Такое отношение к памяти Бориса Немцова – явная ошибка властей. Мы видим, что в Москве есть места, где на месте убийства стихийно возникают мемориалы, как в случае с гибелью полковника Буданова. Я уж не говорю про Баумана, например, или великого князя Сергея Александровича. Говорят, на месте убийства не надо ставить памятников. А вы помните храм Спаса на Крови на месте убийства Александра II? Не памятник, а храм. Давайте снесем? И ходите тогда в Петропавловский собор, где он похоронен. Чего вы ходите в Спаса на Крови?

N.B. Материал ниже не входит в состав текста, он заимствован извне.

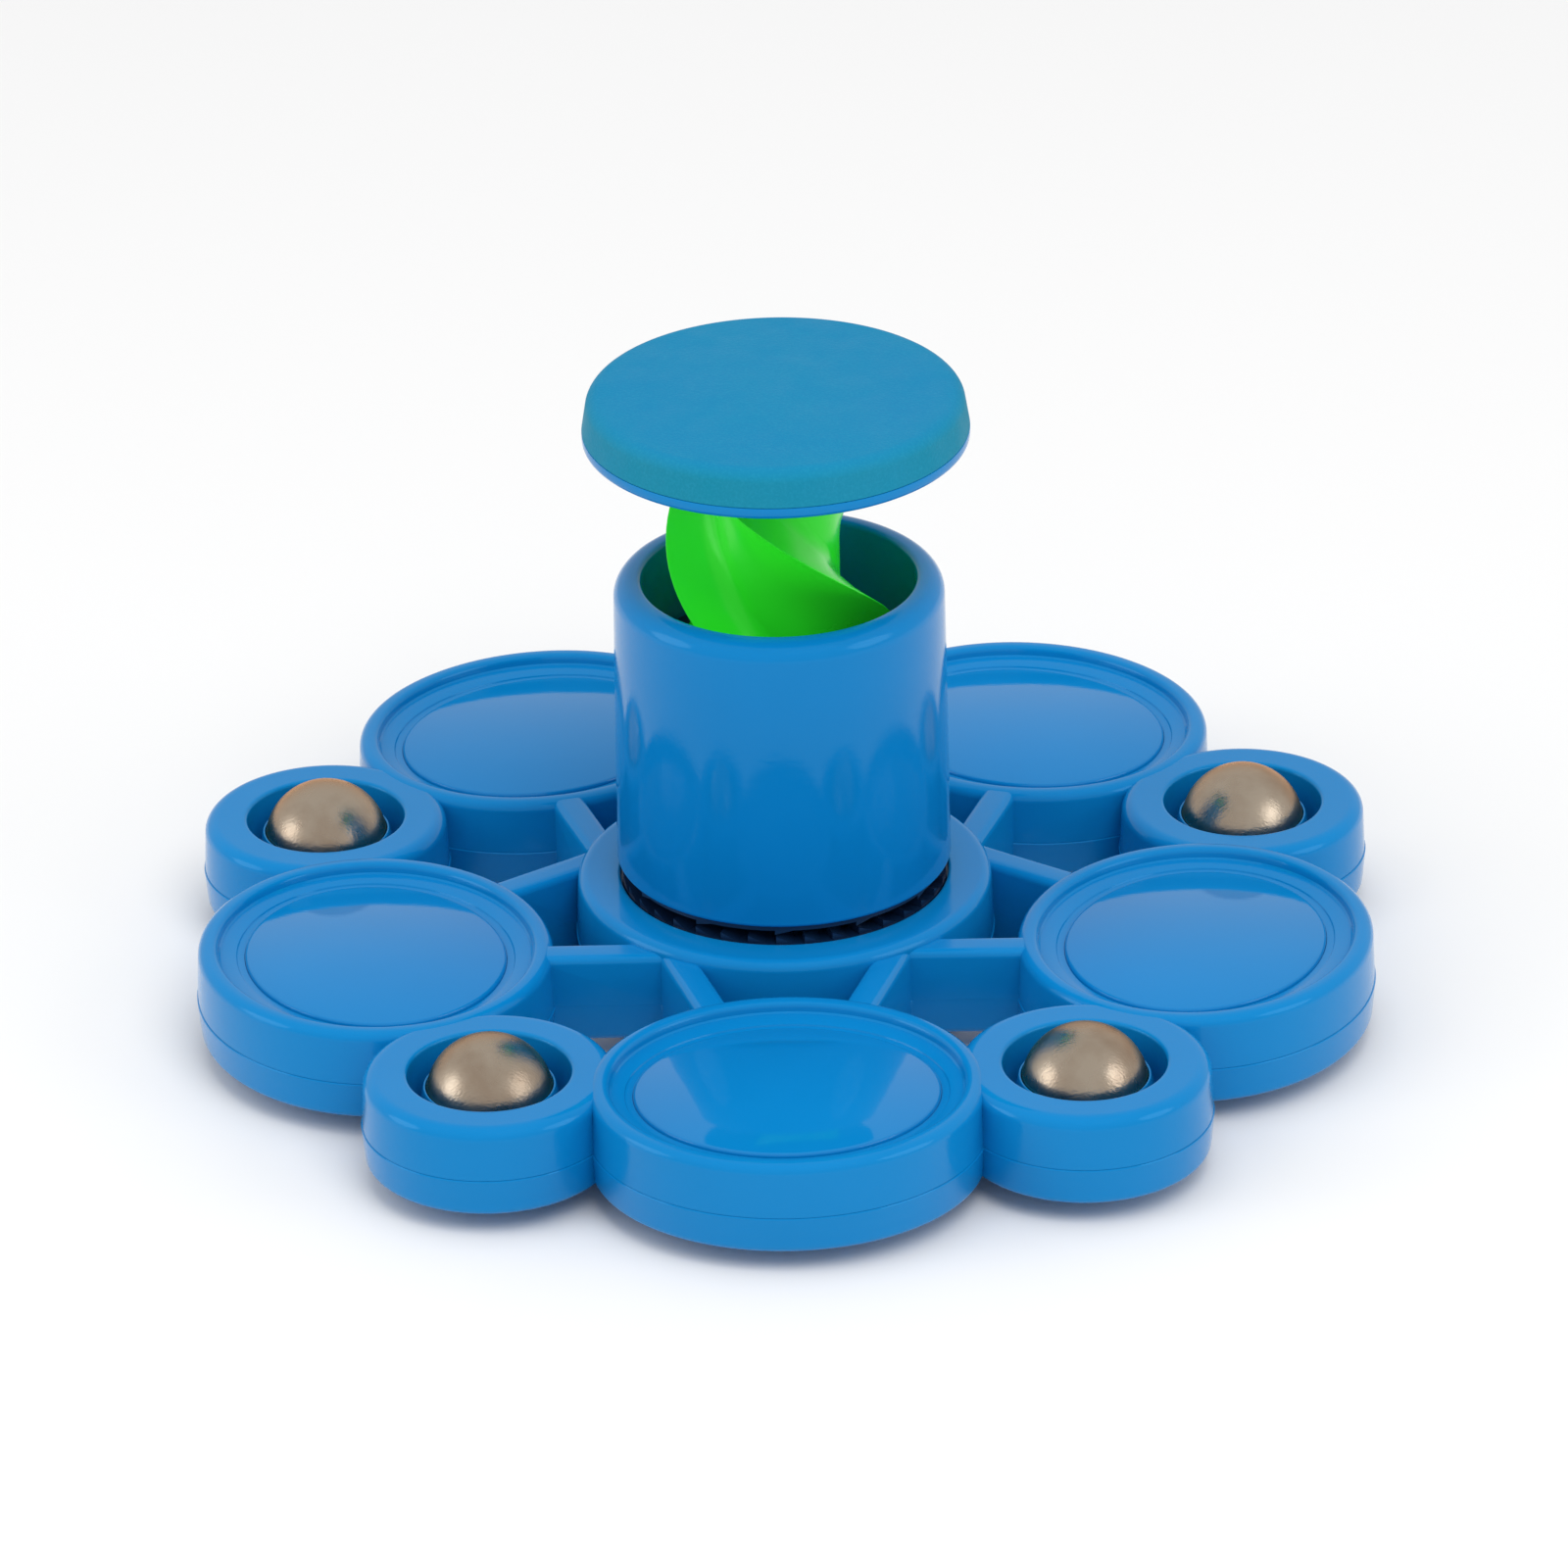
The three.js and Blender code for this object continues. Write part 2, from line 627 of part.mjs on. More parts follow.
function returnSpring() {
  const bottom = postFloor + SLIP + SPRING_WIRE;
  const top = postTop - PIN_ENTRY - SLIP - SPRING_WIRE;
  const wire = new THREE.Shape().absarc(0, 0, SPRING_WIRE, 0, TAU);
  return new THREE.ExtrudeGeometry(wire, {
    steps: SPRING_TURNS * 8,
    curveSegments: 2,
    extrudePath: new Helix(SPRING_RADIUS, bottom, top, SPRING_TURNS),
    bevelEnabled: false,
  });
}

// ---------- button ----------
function buttonBody() {
  const plug = BUTTON_RADIUS - BUTTON_WALL - SLIP;
  const hole = PIN_RADIUS + SLIP;
  return ring([
    [hole, buttonBottom],
    [BUTTON_RADIUS - EDGE, buttonBottom],
    [BUTTON_RADIUS, buttonBottom + EDGE],
    [BUTTON_RADIUS, bandTop],
    [plug, bandTop],
    [plug, plugTop],
    [hole, plugTop],
  ], HUB_SEGMENTS);
}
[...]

Я думаю, что очень правильно сказал Сергей Пархоменко, что сам факт открытия этой таблички не был новостью, а вот срывание таблички – стало. Но мы помним и не дадим забыть ни про Немцова, ни про убийство Бориса Немцова и будем задавать вопросы в первую очередь Путину – и это главное. Табличка – она, конечно, важна для многих людей, но важнее – чтобы были пойманы убийцы и заказчики. И я подвергся суровой критике за то, что утверждал, что присяжные должны были оправдать подозреваемых. Если бы оправдали подозреваемых – тогда дело заново бы открыли. А сейчас осудили – и как бы и все, и закрыли.
В Гамбурге на G-20 во время встречи Лавров-Тиллерсон наш министр иностранных дел упомянул о нежелании Кремля, чтобы переименовали площадь, на которой стоит посольство РФ в Вашингтоне, в площадь Бориса Немцова. Госсекретарь США Тиллерсон с помощью председателя комитета по иностранным делам сената Боба Коркера заблокировал проект этого решения. Однако в январе 2018 года муниципальный совет, несмотря на сопротивление Госдепа, принял положительное решение об этом переименовании.
* * *
Глава британского МИДа Борис Джонсон во время своего визита в Москву в декабре 2017 года пришел на место убийства своего тезки. Не на кладбище поехал, а на Большой Москворецкий мост, сказав при этом, что «правосудие должно восторжествовать». Это означает, что оно до сих пор не восторжествовало в понимании публичного политика. И именно поэтому он возложил цветы на место убийства, а не на Троекуровском, где похоронен Борис. Дело не закончено.
Надо помнить и наказать убийц Бориса Немцова. Мы как журналисты будем настаивать на этом, публично задавая вопросы, пусть даже не получая ответов. Ведь вопросы часто раздражают больше, чем ответы.